Did you ever change direction? I am not talking about driving directions or a modest little change! You know what I mean, an about face, turnaround, change of heart, flip-flop, metamorphosis, reorganization, u-turn, change of course or reversal. Progress is so much better, but sometimes you have to change direction to reach your goal. It starts with identifying your goals, evaluating your progress and adjusting or changing your efforts.
In business, you must react to change or you are out of business. High tech firms seem to react to change better than most, but not all successfully. Companies like Apple, HP or Dell either lead change or must react to it. You lead change when you have a strategic plan and tweak it when changes occur. Many of the best companies have strategic plans, but they do not handle change very well.

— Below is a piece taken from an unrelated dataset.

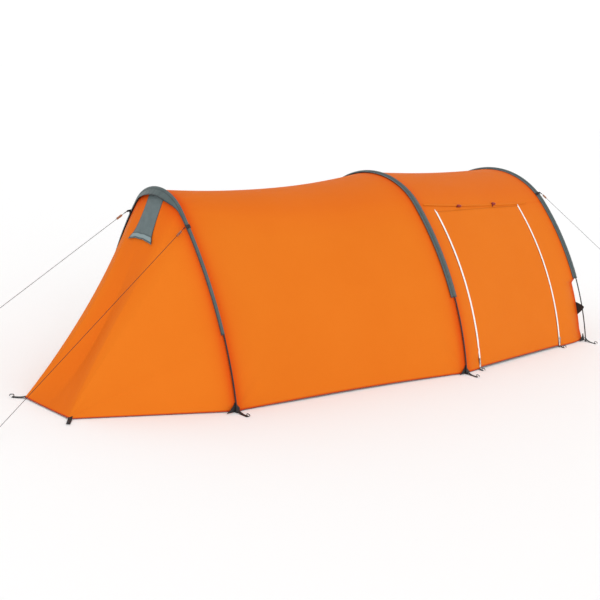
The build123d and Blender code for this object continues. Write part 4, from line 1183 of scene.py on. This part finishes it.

How many of you have a personal or professional strategic plan? If you do not know where you are heading, how will know that you got there? Did I always know where I was going? Did I have a strategic plan? Yes and I made changes to it periodically. I changed careers six (6) times! My personal and professional goals have changed over the years. If your goals have not changed, you should evaluate your goals. Changing direction is not like changing your major in college!
Changing direction is evaluating your goals in light of the changes in your environment. It may be the economy, interests or opportunities. Whatever the reason, you need to adjust, adapt or change, but don’t ignore the circumstances. Albert Einstein said doing the same thing over and over again and expecting different results is the definition of insanity. Companies must respond their customers, competition and new technology. Individuals must respond to many more changes.
You have to respond to personal, professional, career and other changes all the time. Many people choose to ignore changes and do nothing. For example, interest rates are very low and you should refinance your mortgage and personal loans. If you do nothing you are left with the status quo which may mean a bigger payment. It is easier to do nothing and we all do it. The consequence is called opportunity costs. Opportunity costs are the costs of a missed opportunity. In this case a lower payment and lees interest.
How is your performance? Are you on track to your goals? I know I am on track for my financial goals. I started my strategic financial plan more than thirty five (35) years ago. I made changes over time because of opportunities and changes I made. A plan helped me stay focused and helped me monitor my progress. What do you need to do? It starts with setting your goals. Strategy is defined as the framework of choices that determine the nature and direction of an organization or individual.
5 Steps to a Successful Strategic Plan
- What is your focus for your strategic plan? What are you trying to achieve in the particular timeframe that fits with your overall plan.
- What is your time horizon? Is this a five (5) year plan or a twenty-five (25) year plan? I prefer multiple five (5) year plans that fit into a longer term plan.
- Set your goals. These are goals that fit within your overall strategic plan. Break it down into daily/weekly/monthly/annual tasks or milestones.
- Monitor your progress. Change or adjust your efforts to meet your milestones or objectives. You cannot reach your goals if you do not make progress.
- Put you plan in writing and look at it often. Keeping it visible makes it more likely you will execute it.
My first strategic plan had many of the goals I eventually achieved, but some things changed. My career goals evolved from a particular position or goal to getting certain skills or experience. The experience helped me achieve a different set of goals. You have to expect change whether internally (you) or externally (environment). I have changed my plan many times and even rewrote it a few times. I managed to achieve just about everything I set out to do. Did you ever change direction?